If you look at popular culture I think you find a rather enormous amount of material, from books to computer games to movies, is informed by the 'spirit' of the medieval period. Entire sections of bookshops are dedicated to high fantasy. RPG & Strategy computer games based either culturally or literally on the Middle Ages proliferate among young people (see Oblivion for Xbox or Medieval Total War for PC) Geek epic movies like Lord of the Rings are now a central part of the culture, and are completely medieval.
So you are certainly correct that there is a latent desire among young people for this stuff, they just need to be encouraged towards the real material. In fact some of the med pop culture does this anyway. Swedish historian Peter Englund described Medieval II Total War as a near perfect representation of the various battles throughout this period.

Anonymous said...

I also met John Howard once here in Ireland (well, attended a speech by him, but I was about 7 feet away), and he spent a lot of time talking about western civlisation, western and Christian values, how Australia is a western country etc etc. He seemed to care about western history and all that jazz, or am I wrong?
Are Australians not taught medieval history in school? Or is your whole curriculum being dumbed down a la everywhere else in the west? The period is so fascinating. I think the most astonishing and important thing of all was the religion, how it pervaded everything, all the pilgrimages, crusades etc. People with nothing wandering far and wide for... an ideal...
Ever read Charles Murrays magisterial 'Human Accomplishment'? There is a great line near the end which sums up how religion made the middle ages what they were:

"A story is told about the medieval stonemasons who carved the gargoyles that adorn the great Gothic cathedrals.
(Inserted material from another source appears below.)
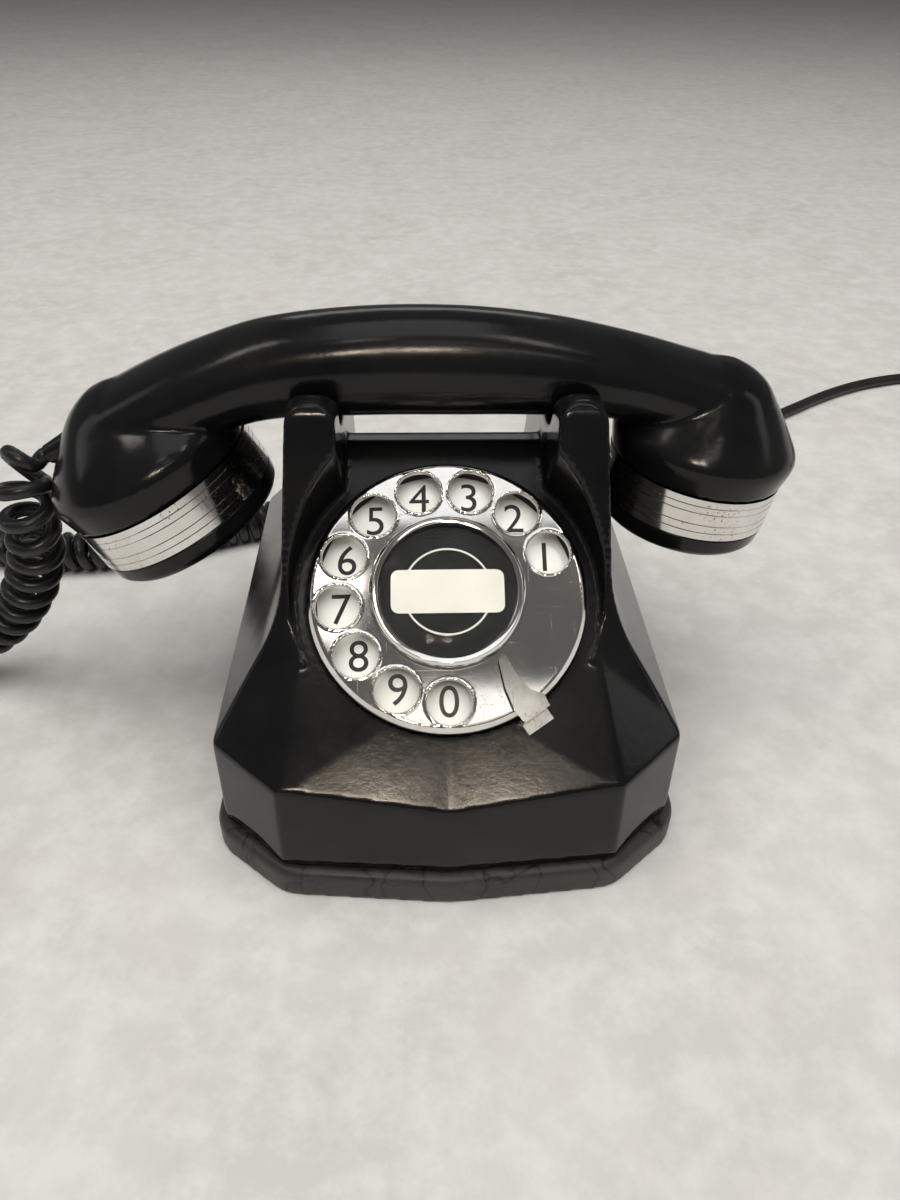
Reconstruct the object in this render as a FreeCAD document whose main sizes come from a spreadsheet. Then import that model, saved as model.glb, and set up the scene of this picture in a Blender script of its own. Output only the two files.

Sometimes their creations were positioned high upon the cathedral or otherwise blocked from view. Yet even knowing that their work would remain forever unseen by any human eye once the cathedral was completed and the scaffolding was taken down, the stonemasons sculpted these gargoyles as carefully as any of the others. It was said that they carved for the eye of God."

Anonymous said...

The stonemasons, working on high, may have sculpted for the eye of the Deity but they also thought he had a sense of humour and was not above a titter at the erotic. Good healthy attitude.